To Kill a Mockingbird is both a young girl’s coming-of-age story and a darker drama about the roots and consequences of racism and prejudice, probing how good and evil can coexist within a single community or individual.

To Kill A Mockingbird Musical Parents Guide

To Kill A Mockingbird Age Rating Parents Guide

Let’s take a look at what parents need to know before letting their young children watch To Kill A Mockingbird.

LanguageTo Kill A Mockingbird contains some strong language, with profanity used. Stronger words include wh*re, d*mn, d*mmit, son of a b*tch, holy hell, g-d d*mn, and numerous uses of the N-word. Along with the harsh language, the play also includes dialogue that has a deep racist tone about the supremacy of white skin over black skin and even a remark about “Jew blood.” There is also a phrase that implies the use of the phrase “mother f*cker,” but the sentence is cut short, not finishing the F-word.

Mature Content: Other than the bad language mentioned above, the other big warning signs of adult material include violence. The show surrounds the trial of a black man accused of beating and raping a white woman, so there are discussions that revolve around rape, beatings, hangings, the electric chair, knives, and guns. While none of the violence is shown, characters discuss suicide, hanging other characters, stabbings, being shot with a gun and killed, and even tying up a character to a car and pulling him until he is “skinned alive.” There is a scene that includes the KKK, hooded characters that come to kill a black man, and a character being shot 17 times for trying to escape. There is also a young character who is neglected by his mother, even discussing being locked in his room when his mother went out “looking for a husband.” Characters are described as being drunk, and there is even a scene that includes the possible consumption of alcohol by a minor.

Overall Thoughts

To Kill A Mockingbird excels due to its talented ensemble cast, which includes Emmy Award winner Richard Thomas as Atticus Finch. Thomas enters to a round of applause, which makes one wonder if it was less for him as a performer and more for the character itself.
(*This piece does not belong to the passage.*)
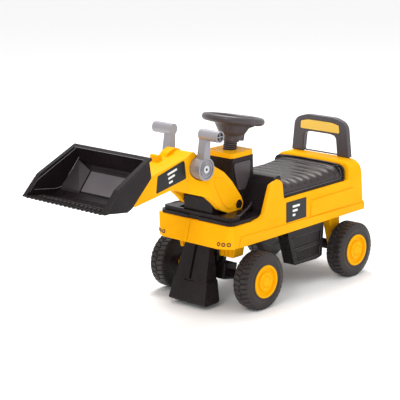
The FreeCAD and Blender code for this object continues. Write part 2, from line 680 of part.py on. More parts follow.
def arm_shell(word, side):
    """One half of the arm: a leg beside the console, the flare and the hollow boom."""
    pivot = size("arm_pivot_y"), size("arm_pivot_z")
    lever = size("lever_pivot_y"), size("lever_pivot_z")
    half, boom, fork = size("arm_half_width"), size("boom_half_width"), size("fork_inner")
    low, high = ("0", "arm_half_width") if side > 0 else ("-1 * arm_half_width", "0")
    body = new_body("arm_shell_" + word)
    side_view = [(-268, 272, 3), (-150, 289, 30), (-112, 274, 30), (-66, 259, 30),
                 (-42, 240, 30), (-24, 222, 30), (14, 206, 26), (40, 207, 15), (54, 222, 16),
                 (44, 242, 20), (14, 281, 30), (-12, 306, 30), (-44, 325, 10), (-84, 361, 8),
                 (-107, 351, 10), (-205, 330, 10), (-256, 324, 6), (-265, 312, 6)]
    pad(body, "YZ_Plane", [outline(side_view)], low, high)
    outside = [(side * boom, -300), (side * boom, -98, 10), (side * 46, -84, 14),
               (side * half, -58, 14), (side * half, 60), (side * 90, 60), (side * 90, -300)]
    pocket(body, "XY_Plane", [outline(outside)], "180", "400")
    for crotch, bottom, top in ((-92, "180", "296"), (-46, "296", "400")):
        between = [(-side, crotch), (side * (fork - 12), crotch, 10),
                   (side * fork, crotch + 16, 10), (side * fork, 60), (-side, 60)]
        pocket(body, "XY_Plane", [outline(between)], bottom, top)
    inside = [(-264, 276), (-150, 293, 30), (-110, 279, 20), (-100, 277), (-100, 350, 3),
              (-110, 346, 10), (-205, 325.5, 5), (-252, 319.5, 5), (-261, 309, 4)]
    chamber = ("0", "boom_half_width - 4") if side > 0 else ("4 - boom_half_width", "0")
    pocket(body, "YZ_Plane", [outline(inside)], *chamber)
    crank_room = [(-101, 301.5), (-52, 301.5), (-52, 326), (-58, 334), (-101, 336)]
    pocket(body, "YZ_Plane", [outline(crank_room)], *chamber)
    seat = ("boom_half_width - 0.5", "arm_half_width + 1")
    if side < 0:
        seat = ("-1 * arm_half_width - 1", "0.5 - boom_half_width")
    pocket(body, "YZ_Plane", [circle(*lever, size("lever_boss_radius") + 1.5)], *seat)
    above = ("boom_half_width", "arm_half_width + 1")
    if side < 0:
        above = ("-1 * arm_half_width - 1", "-1 * boom_half_width")
    pocket(body, "YZ_Plane", [box_outline(-112, -58, 330, 400)], *above)
    through = ("-1 * arm_half_width - 1", "arm_half_width + 1")
    pocket(body, "YZ_Plane", [circle(*lever, size("lever_shaft_radius") + 0.05)], *through)
    pocket(body, "YZ_Plane", [circle(*pivot, 6.05)], *through)
    seat = ("arm_half_width - 4", "arm_half_width + 1")
    if side < 0:
        seat = ("-1 * arm_half_width - 1", "4 - arm_half_width")
    pocket(body, "YZ_Plane", [circle(*pivot, 10.5)], *seat)
    mouth = box_outline(-19, 19, -270, -240)
    pocket(body, "XY_Plane", [mouth], "296", "342")
    if side < 0:
        stop = outline([(-149, 340), (-146, 357, 4), (-137, 356, 4), (-134, 343)])
        pad(body, "YZ_Plane", [stop], "-34", "-10")
        cover = outline([(-124, 345), (-112, 357, 10), (-92, 364.5, 16), (-76, 360, 10), (-62, 338)])
        pad(body, "YZ_Plane", [cover], "-34", "-12")


def bucket_bracket(word, side):
    """A cheek on the boom's end that holds the bucket's pin."""
    pin_y, pin_z = size("bucket_pin_y"), size("bucket_pin_z")
    body = doc.addObject("PartDesign::Body", "bucket_bracket_" + word)
    cheek = [(pin_y - 9.5, pin_z - 7, 6), (pin_y + 4, pin_z - 7), (pin_y + 10, pin_z - 4),
             (-268, 314), (-262, 298), (-248, 298), (-248, 278.6), (-226, 281.9),
             (-226, 316), (-262, 323), (pin_y + 2, pin_z + 9, 7), (pin_y - 9.5, pin_z + 9, 7)]
    low, high = ("8", "18") if side > 0 else ("-18", "-8")
    pad(body, "YZ_Plane", [outline(cheek)], low, high)
    pocket(body, "YZ_Plane", [circle(pin_y, pin_z, 4.05)], "-19", "19")
    return body


def arm_pivot():
    """The headed steel bolts that carry the legs, and the dark caps over their ends."""
    y, z = size("arm_pivot_y"), size("arm_pivot_z")
    bolts, caps = [], []
    for word, side in SIDES:
        bolt = doc.addObject("PartDesign::Body", "arm_pivot_bolt_" + word)
        bolts.append(bolt)
        shank = ("34", "57") if side > 0 else ("-57", "-34")
        head = ("34", "37.9") if side > 0 else ("-37.9", "-34")
        pad(bolt, "YZ_Plane", [circle(y, z, 6)], *shank)
        pad(bolt, "YZ_Plane", [circle(y, z, 9)], *head)
    group("arm_pivot_bolts", bolts)
    for word, side in SIDES:
        body = doc.addObject("PartDesign::Body", "arm_pivot_cap_" + word)
        caps.append(body)
        low, high = ("57.02", "61.5") if side > 0 else ("-61.5", "-57.02")
        pad(body, "YZ_Plane", [circle(y, z, 9.5)], low, high)
        cross = [outline([(y - 4, z - 1), (y + 4, z - 1), (y + 4, z + 1), (y - 4, z + 1)])]
        deep = ("60", "62") if side > 0 else ("-62", "-60")
        pocket(body, "YZ_Plane", cross, *deep)
    group("arm_pivot_caps", caps)


def boom_decal(word, side):
    """A thin plain label on the boom's side."""
    body = doc.addObject("PartDesign::Body", "boom_decal_" + word)
    face = size("boom_half_width")
    view = outline([(-201, 289, 2), (-196, 326, 3), (-114, 347, 5), (-109, 306, 3)])
    low, high = (face + 0.02, face + 0.8) if side > 0 else (-face - 0.8, -face - 0.02)
    pad(body, "YZ_Plane", [view], "%.2f" % low, "%.2f" % high)
    return body


def tilt_lever(word, side):
    """A hand lever: round boss, flat stem leaning back and a hollow ribbed grip."""
    y, z = size("lever_pivot_y"), size("lever_pivot_z")
    boss, grip = size("lever_boss_radius"), size("grip_radius")
    grip_y, grip_z = y + 8, z + 74
    body = new_body("tilt_lever_" + word)
    low, high = ("36", "lever_outer") if side > 0 else ("-1 * lever_outer", "-36")
    pad(body, "YZ_Plane", [circle(y, z, boss)], low, high)
    stem = outline([(y - 13, z), (y + 11, z), (grip_y + 7, grip_z), (grip_y - 7, grip_z)])
    low, high = ("42", "62") if side > 0 else ("-62", "-42")
    pad(body, "YZ_Plane", [stem], low, high)
    low, high = ("42", "grip_end") if side > 0 else ("-1 * grip_end", "-42")
    pad(body, "YZ_Plane", [circle(grip_y, grip_z, grip)], low, high)
    end = ("grip_end - 22", "grip_end + 1") if side > 0 else ("-1 * grip_end - 1", "22 - grip_end")
    pocket(body, "YZ_Plane", [circle(grip_y, grip_z, grip - 2.5)], *end)
    ribs = box_outline(grip_y - grip + 1, grip_y + grip - 1, grip_z - 1, grip_z + 1)
    cross = box_outline(grip_y - 1, grip_y + 1, grip_z - grip + 1, grip_z + grip - 1)
    end = ("grip_end - 23", "grip_end - 1") if side > 0 else ("1 - grip_end", "23 - grip_end")
    pad(body, "YZ_Plane", [ribs], *end)
    pad(body, "YZ_Plane", [cross], *end)
    face = ("lever_outer - 2", "lever_outer + 1") if side > 0 else ("-1 * lever_outer - 1", "2 - lever_outer")
    pocket(body, "YZ_Plane", [circle(y, z, boss - 3), circle(y, z, 10)], *face)
    pocket(body, "YZ_Plane", [circle(y, z, size("lever_shaft_radius"))], "-64", "64")
    face = ("60", "64") if side > 0 else ("-64", "-60")
    pocket(body, "YZ_Plane", [circle(y, z, 8.05)], *face)


def lever_shaft():
    """The steel cross shaft that joins both levers, with its end bolts and its crank."""
    y, z, crank = size("lever_pivot_y"), size("lever_pivot_z"), size("crank_radius")
    cylinder("lever_shaft", "lever_shaft_radius", "120", along_x(-60, y, z), keep=True)
    bolts = []
    for word, side in SIDES:
        head = cylinder("bolt_" + word, "8", "3", along_x(side * 60.02, y, z, side))
        bolts.append(head)
    group("lever_bolts", bolts)
    plates = []
    for word, side in SIDES:
        body = doc.addObject("PartDesign::Body", "crank_" + word)
        low, high = ("6", "10") if side > 0 else ("-10", "-6")
        arm = outline([(y - 6, z - crank - 6, 5), (y + 6, z - crank - 6, 5), (y + 7, z + 8, 6),
                       (y - 7, z + 8, 6)])
        pad(body, "YZ_Plane", [arm], low, high)
        pocket(body, "YZ_Plane", [circle(y, z, 5.02)], "-11", "11")
        pocket(body, "YZ_Plane", [circle(y, z - crank, 3.02)], "-11", "11")
        plates.append(body)
    group("tilt_crank", plates)
    cylinder("crank_pin", "3", "22", along_x(-11, y, z - crank), keep=True)


def tilt_rod():
    """The flat rod inside the boom from the crank to the bucket's ears."""
    y, z, crank = size("lever_pivot_y"), size("lever_pivot_z"), size("crank_radius")
    pin_y, pin_z = size("bucket_pin_y"), size("bucket_pin_z")
    body = new_body("tilt_rod")
    view = [(y + 6, z - crank + 4.4, 4), (pin_y - 4, pin_z - crank + 4, 3.5),
            (pin_y - 4, pin_z - crank - 4, 3.5), (y + 6, z - crank - 5, 4)]
    pad(body, "YZ_Plane", [outline(view)], "-4", "4")
    pocket(body, "YZ_Plane", [circle(y, z - crank, 3.05)], "-5", "5")
    pocket(body, "YZ_Plane", [circle(pin_y, pin_z - crank, 3.2)], "-5", "5")


def bucket():
    """The flared black bucket, open to the front and top, with a toothed lip."""
    lip, back, wall = size("bucket_lip_half"), size("bucket_back_half"), size("bucket_wall")
    pin_y, pin_z = size("bucket_pin_y"), size("bucket_pin_z")

    flange = 7

    def flared(name, view, inset):
        body = doc.addObject("PartDesign::Body", name)
        pad(body, "YZ_Plane", [outline(view)], "-1 * bucket_lip_half", "bucket_lip_half")
        for side in (1, -1):
            wedge = [(side * (back - inset), -270), (side * (lip - inset + 0.4), -440),
                     (side * 140, -440), (side * 140, -270)]
            pocket(body, "XY_Plane", [outline(wedge)], "270", "420")
        return body

    outside = [(-434, 303), (-394, 345, 10), (-292, 393), (-285, 349, 6), (-346, 297, 8),
               (-360, 292, 8), (-415, 300)]
    rim = [(-434, 303), (-394, 345, 10), (-292, 393), (-289.5, 388), (-391, 339.5, 8),
           (-425, 302)]
    inside = [(-450, 307.5), (-415, 304), (-358, 296.5, 6), (-347, 302, 8),
              (-285 - wall, 351, 5), (-300, 390), (-300, 420), (-450, 420)]
    solid = doc.addObject("Part::Fuse", "bucket_solid")
    solid.Base = flared("bucket_outside", outside, flange)
    solid.Tool = flared("bucket_rim", rim, 0)
    tub = doc.addObject("Part::Cut", "bucket_tub")
    tub.Base = solid
    tub.Tool = flared("bucket_inside", inside, flange + wall)
    pieces = [tub]
    for number in range(18):
        tooth = doc.addObject("PartDesign::Body", "tooth_%d" % number)
        middle = (number - 8.5) * 12.6
        wedge = [(middle - 4, -419), (middle + 4, -419), (middle + 2.5, -433.5),
                 (middle - 2.5, -433.5)]
        pad(tooth, "XY_Plane", [outline(wedge)], "301.5", "306")
        pieces.append(tooth)
    for side in (1, -1):
        ear = doc.addObject("PartDesign::Body", "ear_%d" % (side + 1))
        view = [(pin_y + 9, pin_z - 21, 7), (pin_y + 9, pin_z + 9, 7),
                (pin_y - 5.1, pin_z + 24.4), (pin_y - 52.3, pin_z - 15.9)]
        low, high = sorted((side * 21, side * 28))
        pad(ear, "YZ_Plane", [outline(view)], str(low), str(high))
        pieces.append(ear)
    whole = doc.addObject("Part::MultiFuse", "bucket_whole")
    whole.Shapes = pieces
    bore = cylinder("bucket_bore", "4", "80", along_x(-40, pin_y, pin_z))
    crank_bore = cylinder("bucket_crank_bore", "3", "80",
                          along_x(-40, pin_y, pin_z - size("crank_radius")))
    cut("bucket", whole, [bore, crank_bore])
    cylinder("bucket_pin", "4", "62", along_x(-31, pin_y, pin_z), keep=True)
    cylinder("bucket_crank_pin", "3", "62",
             along_x(-31, pin_y, pin_z - size("crank_radius")), keep=True)


for word, side in SIDES:
    arm_shell(word, side)
    tilt_lever(word, side)
group("bucket_brackets", [bucket_bracket(word, side) for word, side in SIDES])
group("boom_decals", [boom_decal(word, side) for word, side in SIDES])
arm_pivot()
lever_shaft()
tilt_rod()
bucket()

# ---------------------------------------------------------------- check and write

def write_parts():
    """Checks every object, then writes one STEP file for each node."""
    doc.recompute()
    for item in doc.Objects:
        if "Invalid" in item.State or "Error" in item.State:
            raise RuntimeError("%s failed: %s" % (item.Label, item.State))
    for label, item in nodes.items():
        if item.Shape.isNull() or not item.Shape.isValid():
            raise RuntimeError("%s has no valid shape" % label)
    os.makedirs("parts", exist_ok=True)
    for label, item in nodes.items():
        item.Shape.exportStep(os.path.join("parts", label + ".step"))
        print(label, len(item.Shape.Solids), round(item.Shape.Volume / 1000, 1))


write_parts()
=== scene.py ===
import bpy
import bmesh
import json
import math
from mathutils import Matrix, Vector
from mathutils.bvhtree import BVHTree


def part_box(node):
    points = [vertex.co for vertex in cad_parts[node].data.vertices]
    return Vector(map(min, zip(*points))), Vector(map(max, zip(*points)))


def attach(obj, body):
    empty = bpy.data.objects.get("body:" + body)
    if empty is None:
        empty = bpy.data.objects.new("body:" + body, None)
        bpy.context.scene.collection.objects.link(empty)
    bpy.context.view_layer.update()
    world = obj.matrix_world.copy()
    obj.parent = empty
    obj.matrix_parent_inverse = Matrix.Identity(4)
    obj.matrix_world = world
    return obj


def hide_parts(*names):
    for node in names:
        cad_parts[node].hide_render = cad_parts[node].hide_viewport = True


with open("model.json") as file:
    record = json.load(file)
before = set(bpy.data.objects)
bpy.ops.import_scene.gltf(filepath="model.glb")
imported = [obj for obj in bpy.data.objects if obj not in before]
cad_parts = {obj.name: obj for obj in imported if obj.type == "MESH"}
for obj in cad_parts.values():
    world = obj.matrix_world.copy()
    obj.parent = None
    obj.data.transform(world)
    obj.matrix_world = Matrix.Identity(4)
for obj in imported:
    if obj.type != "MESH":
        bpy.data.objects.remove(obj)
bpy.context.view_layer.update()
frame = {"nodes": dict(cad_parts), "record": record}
nodes = frame["nodes"]
MM = 0.001
SIDES = (("left", 1), ("right", -1))
WHEELS = [(end + "_" + word, side) for end in ("front", "rear") for word, side in SIDES]


# ---------------------------------------------------------------- camera and stage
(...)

He exudes a southern gentility and a gentle demeanor that embody his character in the first act. As the story progresses, the audience watches a slow transformation of that calm charm into fury as he realizes racism will always prevail over facts and innocence in the Jim Crow-era South. This realization only adds to the poignant story due to Yaegel T. Welch’s portrayal of Tom Robinson, who emits a good-heartedness and kindness that make Finch’s fury believable and authentic, as well as connecting to the audience, making the tale even more impactful even if one knows the story already.

To Kill A Mockingbird is narrated by the three youngest characters, Scout (Melanie Moore), Jem (Justin Moore), and Dill Harris (Steven Lee Johnson), giving this heartbreaking and intense story a child-like look at such a difficult subject while adding a much-needed break with a bit of humor and silliness. Moore nails the tomboyish Scout, who is a bit quirky and strong-willed, alongside Johnson, who gives a strong performance as Jem Finch. However, it is Johnson’s performance as Dill that stands out among the trio with his amiable and innocent nature, which makes the biggest impact with the audience.

The sets in To Kill A Mockingbird are simple, regularly moving from a courtroom setting to the front porch of the Finch’s residence. This simplicity allows for the story and dialogue to become front and center of the play without distracting the audience with flashy pieces; a “fire curtain” hides the stage before each act. Perhaps the fire curtain is a nod to the 1930s, when asbestos-lined curtains were used on stage to hide the backstage from the audience. It could also be a reference to the house fire in the novel, when a divided town joins hands to rescue a neighbor from her burning home. Or it could possibly be pointing to the story’s ever-burning flame of racism that existed at the time and is still relevant today.

Even after 60 years since the novel was written, the story of To Kill A Mockingbird continues to be a controversial tale, even being removed by school boards from some classrooms for its use of racial epithets. While this script includes the use of the N-word over a dozen times and other racial vernacular, the inclusion is true to the story and the time period in which it occurs and doesn’t feel forced just for shock value’s sake. To kill a mockingbird means to destroy innocence, and while this story reflects this destruction by condemning an innocent man to his death because of the color of his skin, it is also a call to action that still rings true today. Many have even said that in today’s climate, it rings louder than it ever has, as we seem to be backsliding as a society on these issues. That can obviously be debated by those who lived through Jim Crow era America, but as Atticus Finch states, “We can’t go on like this, we know. Let’s hasten the change. Let’s begin with justice.